1. 社会の動きを客観的・俯瞰的に捉えること
2. 業界の慣習にとらわれずに、顧客視点でビジネスモデルを捉え直すこと
この2つが、三井高利から学べるマーケット感覚だと捉えています。
百貨店の転換期を三井越後屋から地続きで考えてみる
ここまでご紹介した、三井越後屋の変革は、明治時代に三越となり、デパートメントストア宣言から百貨店のビジネスモデルにつながっていきます。
歴史を簡易的に整理します。
1673年:三井越後屋の革新期
三井高利が三井越後屋を創業
店頭販売、現金決済、正札販売を基本とした「店前現銀掛値なし」を実践
1905年:三越への発展と百貨店モデルの確立
「デパートメントストア宣言」を発表
催事や美術展示などを行い、「見る楽しさと買う楽しさ」を両立させた新しい体験を確立
現代:生活に根付いた百貨店モデルへの発展
委託仕入れや売上仕入れなどの独特の商習慣の確立
私鉄系百貨店が台頭
百貨店は、
・呉服店を前身とする系統
・私鉄百貨店の系統
この2つの系統に分かれて発展をしてきています。
江戸時代から三井・越後屋がつくってきた商いのモデルを土台に、主に1930年代から1960年代にかけて、私鉄系百貨店(関東では、小田急、京王、西武など、関西では阪神・阪急など)が台頭します。

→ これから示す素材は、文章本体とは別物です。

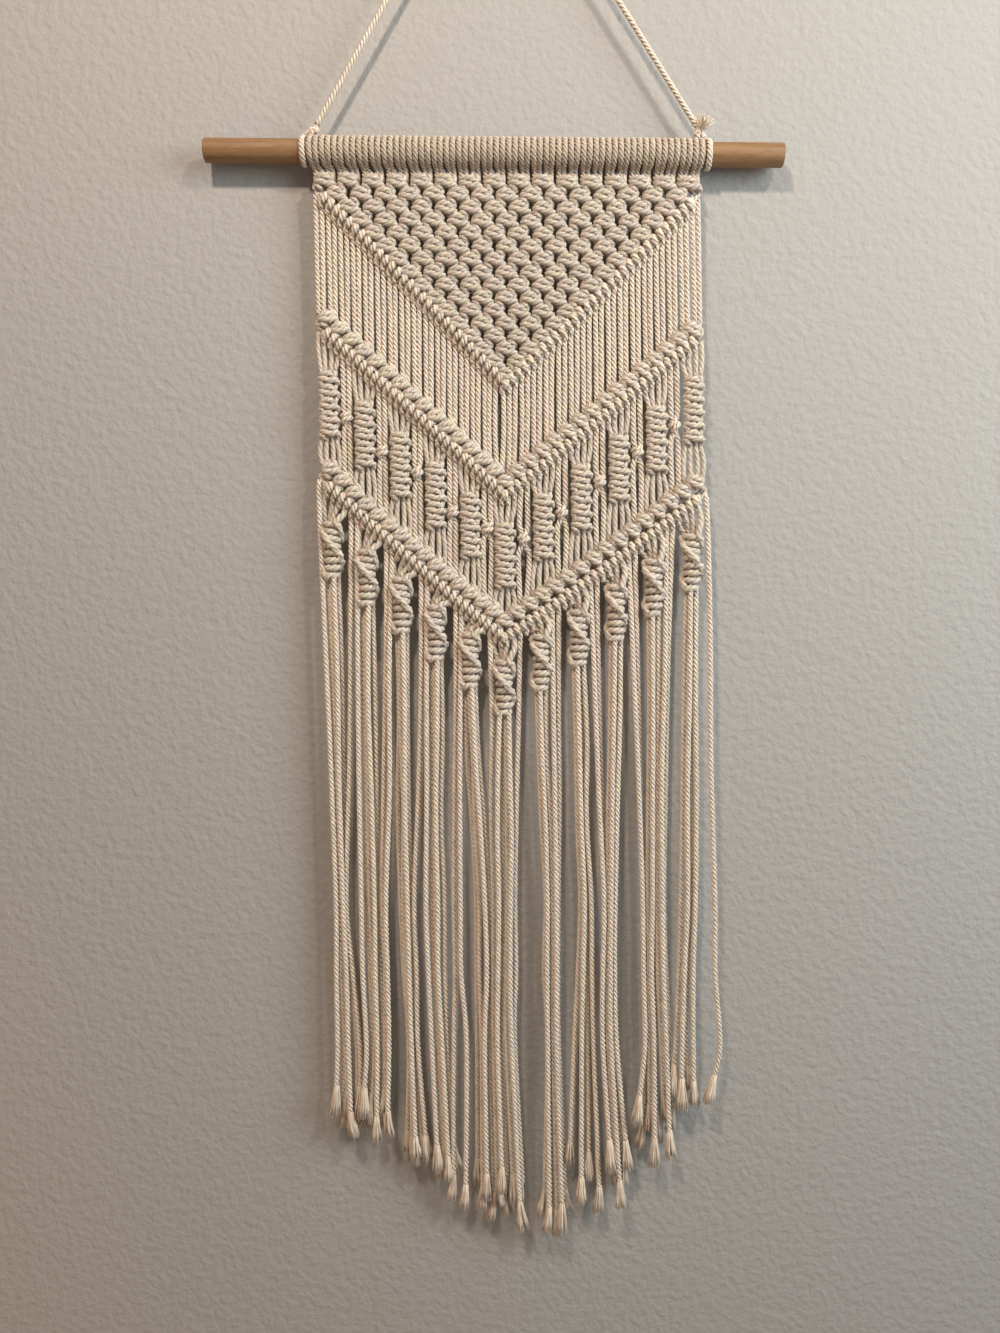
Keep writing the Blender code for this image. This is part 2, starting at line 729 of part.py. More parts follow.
def smooth_route(route, count):
    """Points evenly spread along a smooth curve through the route's own points."""
    knots = [Vector(point) for point in route]
    knots = [2 * knots[0] - knots[1], *knots, 2 * knots[-1] - knots[-2]]
    fine = []
    for a, b, c, d in zip(knots, knots[1:], knots[2:], knots[3:]):
        for step in range(20):
            t = step / 20
            fine.append(
                0.5 * (2 * b + (c - a) * t + (2 * a - 5 * b + 4 * c - d) * t**2 + (3 * b - a - 3 * c + d) * t**3)
            )
    fine.append(knots[-2])
    lengths = [0.0]
    for a, b in zip(fine, fine[1:]):
        lengths.append(lengths[-1] + (b - a).length)
    spread = []
    for step in range(count):
        target = lengths[-1] * step / (count - 1)
        index = max(i for i in range(len(lengths)) if lengths[i] <= target + 1e-12)
        index = min(index, len(fine) - 2)
        share = (target - lengths[index]) / (lengths[index + 1] - lengths[index])
        spread.append(fine[index].lerp(fine[index + 1], share))
    return spread


def build_hanging_cord(parts, cotton):
    """Cord of three plies: each ring of crests and valleys is a step on from the last, so they wind."""
    route = smooth_route(CORD_ROUTE, CORD_RINGS)
    around = 2 * CORD_PLIES
    points = []
    faces = [list(range(around))[::-1]]
    for ring, place in enumerate(route):
        along = (route[min(ring + 1, CORD_RINGS - 1)] - route[max(ring - 1, 0)]).normalized()
        side = along.cross(FRONT)
        for point in range(around):
            radius = CORD_VALLEY if (ring + point) % 2 else CORD_CREST
            angle = math.tau * point / around
            points.append(place + radius * (math.cos(angle) * FRONT + math.sin(angle) * side))
            if ring:
                here = ring * around + point
                after = ring * around + (point + 1) % around
                faces.append((here - around, after - around, here))
                faces.append((after - around, after, here))
    faces.append([(CORD_RINGS - 1) * around + point for point in range(around)])
    cord = add_mesh("hanging_cord", points, faces, parts)
    cord.data.materials.append(cotton)


def main():
    for thing in list(bpy.data.objects):
        bpy.data.objects.remove(thing)
    parts = bpy.data.collections.new("macrame_wall_hanging")
    cutters = bpy.data.collections.new("helpers")
    bpy.context.scene.collection.children.link(parts)
    bpy.context.scene.collection.children.link(cutters)
    cotton = material("cotton_cord", COTTON, 0.9)
    wood = material("dowel_wood", WOOD, 0.6)
    build_dowel(parts, wood)
    build_heading(parts, cotton)
    build_panel(parts, cotton)
    build_fringe(parts, cutters, cotton)
    build_tie("left_tie", LEFT_TIE_X, LEFT_KNOT, parts, cutters, cotton, tuft=False)
    build_tie("right_tie", RIGHT_TIE_X, RIGHT_KNOT, parts, cutters, cotton, tuft=True)
    build_hanging_cord(parts, cotton)


main()
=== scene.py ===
"""Macrame wall hanging: knotted three-ply cotton cord, a wooden dowel and a soft wall behind it.

Every length of cord is a three-lobed section carried along a path and turned as it goes, so that
the plies, their creases and their slant are in the mesh. Knots are short tables of points, in
millimetres across, front to back and up, that are placed, turned and repeated as whole arrays.
Slots, columns and levels are those of the solids, in metres, with +Z up and the front at -Y. The
dowel hangs 0.6 mm lower than its solid, and the last two rows sag between the edges and the tip.
"""

import logging
import math
from dataclasses import dataclass, field
from enum import Enum

import bpy
import numpy as np
from mathutils import Matrix, Vector

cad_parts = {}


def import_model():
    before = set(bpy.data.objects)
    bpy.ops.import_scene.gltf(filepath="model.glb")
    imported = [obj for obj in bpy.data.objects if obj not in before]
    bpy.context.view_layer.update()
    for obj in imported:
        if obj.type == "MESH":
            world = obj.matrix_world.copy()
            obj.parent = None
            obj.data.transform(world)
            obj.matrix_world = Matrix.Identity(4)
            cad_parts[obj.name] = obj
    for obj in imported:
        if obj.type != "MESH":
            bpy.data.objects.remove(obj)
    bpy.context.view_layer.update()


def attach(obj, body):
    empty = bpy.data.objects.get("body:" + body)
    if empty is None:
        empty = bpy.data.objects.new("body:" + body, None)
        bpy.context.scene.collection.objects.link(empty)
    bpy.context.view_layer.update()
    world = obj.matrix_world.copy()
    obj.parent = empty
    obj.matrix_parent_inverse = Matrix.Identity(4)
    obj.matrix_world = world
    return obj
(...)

ターミナル駅に百貨店を建てて沿線住民に利用してもらう仕組みが生まれ、百貨店は生活に身近なものとなっていきます。
歴史から見た現代の百貨店をどう捉えるか?
多くの方が耳にしている通り、百貨店のビジネスモデル、戦略には変化が必要だと言われています。
日本経済新聞の下記の連載名は「超百貨店」です。
三井高利が創り出してきた三井・越後屋のブランドや戦略から、百貨店が生まれるまでの一連の流れを整理してきました。
改めて、歴史を整理した上で、下記のような問いに向き合ってみるのは有効ではないでしょうか。
インバウンド需要も拡大していく中で、歴史を振り返り、日本らしい商いの形を提示していくことも、大切なのだと考えています。